Newest Born of Nations enhances our understanding of the Confederacy and the Civil War by reframing the American Civil War as part of the larger nineteenth century age of revolutions and nationalism. Far from an exclusively domestic conflict, the Civil War had profound implications for the evolving nineteenth-century Atlantic World ideas of freedom, rights, citizenship, and nationalism. Confederate nationalism developed in and through this international context. Critically, Newest Born of Nations reveals that, despite the contradiction between slavery and the liberal ideals that resonated throughout the mid-nineteenth century Atlantic World, white southerners attempted to claim slavery as legitimate foundation for a self-governing republic. Slavery was at the heart of the project of building an independent southern nation, and developing and deploying international perspectives was a key way that Confederates sought support and legitimacy for a nation built on slavery.

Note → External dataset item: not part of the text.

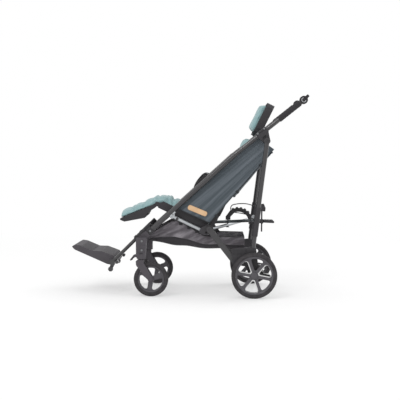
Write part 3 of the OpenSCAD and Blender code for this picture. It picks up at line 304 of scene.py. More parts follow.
def knittedMint():
    paint = Paint("knittedMint", Sheen_Weight=0.35, Sheen_Roughness=0.5, Specular_IOR_Level=0.2)
    loops = paint.cells(330, 0.35)
    cloud = paint.noise(16, 4.0)
    fibre = paint.noise(1500, 3.0)
    base = paint.blend(cloud, shade("#7f9fa2"), shade("#99b6b8"))
    # painted shade: the knit's holes are coloured a darker mint
    holeShade = (loops > 0.55) * 0.28
    return paint.feed(Base_Color=paint.blend(holeShade, base, shade("#567a7e")),
                      Roughness=0.86 + fibre * 0.1,
                      Normal=paint.bump(1 - loops, 0.0009, 0.6, paint.bump(fibre, 0.0002, 0.4)))


slateFolds = {"centre": (0.78, 1.12), "count": 46, "along": 1.4, "through": 9}


def wovenSlate():
    paint = Paint("wovenSlate", Sheen_Weight=0.2, Sheen_Roughness=0.45, Specular_IOR_Level=0.35)
    x, y, z = paint.axes()
    weave = x.wave(640) * (1 - z.wave(640)) + (1 - x.wave(640)) * y.wave(640)
    reach, rise = x - slateFolds["centre"][0], z - slateFolds["centre"][1]
    bearing = rise.sum("ARCTAN2", reach)  # the folds, and the painted sheen along them, fan out from above the fold joint
    far = (reach * reach + rise * rise).sum("SQRT")
    fan = paint.add("ShaderNodeCombineXYZ", {}, {0: bearing * slateFolds["count"],
                                                 1: far * slateFolds["along"],
                                                 2: y * slateFolds["through"]})
    streaks = paint.noise(0.9, 4.0, 0.55, fan)
    creaseShading = paint.noise(2.6, 3.0, 0.6, fan)
    cloud = paint.noise(6, 4.0)
    # painted sheen: the cloth is lighter along the fold streaks and crease ridges, plus some random
    # tone from the cloud noise
    sheenStreaks, creaseSheen = ((streaks - 0.44) * 3.4).held(), ((creaseShading - 0.5) * 2).held()
    light = (sheenStreaks * 0.6 + creaseSheen * 0.25 + cloud * 0.15).held()
    folds = paint.bump(streaks + creaseShading * 0.4, 0.006, 0.5)
    return paint.feed(Base_Color=paint.blend(light, shade("#3d464c"), shade("#737a82")),
                      Roughness=0.62 + weave * 0.16,
                      Normal=paint.bump(weave, 0.0004, 0.55, folds))


def blackWeb(name, dark, light, scale=520):
    paint = Paint(name, Sheen_Weight=0.15, Specular_IOR_Level=0.3)
    x, y, z = paint.axes()
    weave = (x + z).wave(scale) * (z - x + y).wave(scale)
    cloud = paint.noise(25, 4.0)
    return paint.feed(Base_Color=paint.blend(cloud * 0.6 + weave * 0.3, shade(dark), shade(light)),
                      Roughness=0.7 + weave * 0.15, Normal=paint.bump(weave, 0.0005, 0.6))


def basketMesh():
    paint = Paint("basketMesh", Sheen_Weight=0.15, Specular_IOR_Level=0.3)
    x, y, z = paint.axes()
    height = paint.add("ShaderNodeAttribute", {"attribute_name": "panelShare"}, output="Fac")
    net = height > 0.5  # netting above the seam, close cloth below it
    weave = (x + z).wave(420) * (z - x + y).wave(420)
    hole = (x + z).wave(330) * (x - z + y).wave(330)
    slant = paint.mapped(scale=(5, 8, 22), source=paint.mapped(turn=24))
    # painted shade and highlight: diagonal fold lines run dark to light across the netting, with no
    # folds in the shape
    creaseShading = ((paint.noise(1.5, 4.0, 0.6, slant) - 0.42) * 3.0).held()
    cloud = paint.noise(18, 5.0, 0.6)
    cloth = paint.blend(cloud, shade("#242225"), shade("#3a373b"))
    netting = paint.blend(creaseShading, shade("#5b575c"), shade("#a39ea4"))
    return paint.feed(Base_Color=paint.blend(net, cloth, netting),
                      Alpha=1 - net * (hole > 0.62),
                      Roughness=0.7 + weave * 0.15, Normal=paint.bump(weave, 0.0005, 0.6))


def tanLeather():
    paint = Paint("tanLeather", Specular_IOR_Level=0.4)
    grain = paint.cells(650)
    cloud = paint.noise(30, 4.0)
    return paint.feed(Base_Color=paint.blend(cloud, shade("#cba37a"), shade("#dfbd97")),
                      Roughness=0.5 + cloud * 0.12, Normal=paint.bump(grain, 0.0003, 0.5))


finish = {
    "frame": coatedTube(), "bright": satinBar(), "bolt": zincBolt(), "grip": gripRubber(),
    "moulding": grainedPlastic("mouldedGrain", "#262527", "#38363a"),
    "shell": grainedPlastic("shellGrain", "#242325", "#343236", 700, 0.0005, 0.52),
    "footplate": grainedPlastic("deckGrain", "#363337", "#4f4b50", 520, 0.0007, 0.55),
    "mint_fabric": knittedMint(), "black_fabric": blackWeb("blackCloth", "#232224", "#39373a"),
    "slate_fabric": wovenSlate(), "mesh_fabric": basketMesh(), "leather_tag": tanLeather(),
    "wheel_rim": wheelPlastic(), "tyre": tyreRubber(),
    "castor": grainedPlastic("castorGrain", "#39363a", "#504c52", 800, 0.0004, 0.5),
    "cable": grainedPlastic("cableJacket", "#222123", "#323033", 1500, 0.0001, 0.4),
    "webbing": blackWeb("strapWebbing", "#1f1e20", "#343235", 700),
    "tagThread": blackWeb("tagThread", "#b98d5c", "#d9b384", 900),
    "slateHem": blackWeb("slateHem", "#26292c", "#3a3e42", 600),
}
for part in frame["record"]["subparts"]:
    mesh = nodes[part["node"]].data
    mesh.materials.clear()
    mesh.materials.append(finish[part["material_slot"]])
nodes["bolt_heads"].data.materials[0] = finish["bolt"]
for name in nodes:
    if name.startswith(("castor_housing", "castor_fork")):
        nodes[name].data.materials[0] = finish["castor"]
print("materials made:", len(finish))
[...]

This internationalization of the making of the Confederacy reveals the development of southern nationalism to be a complicated, complex process, one fundamentally tied into the intellectual trends of the era, even as it opposed the growing trend of abolitionism and equality. By placing secession, the Confederacy, and the American Civil War within this transnational context, Newest Born of Nations expands and complicates our understanding of the Confederacy, the Civil War, the age of nationalism and revolutions, and the nineteenth-century Atlantic World.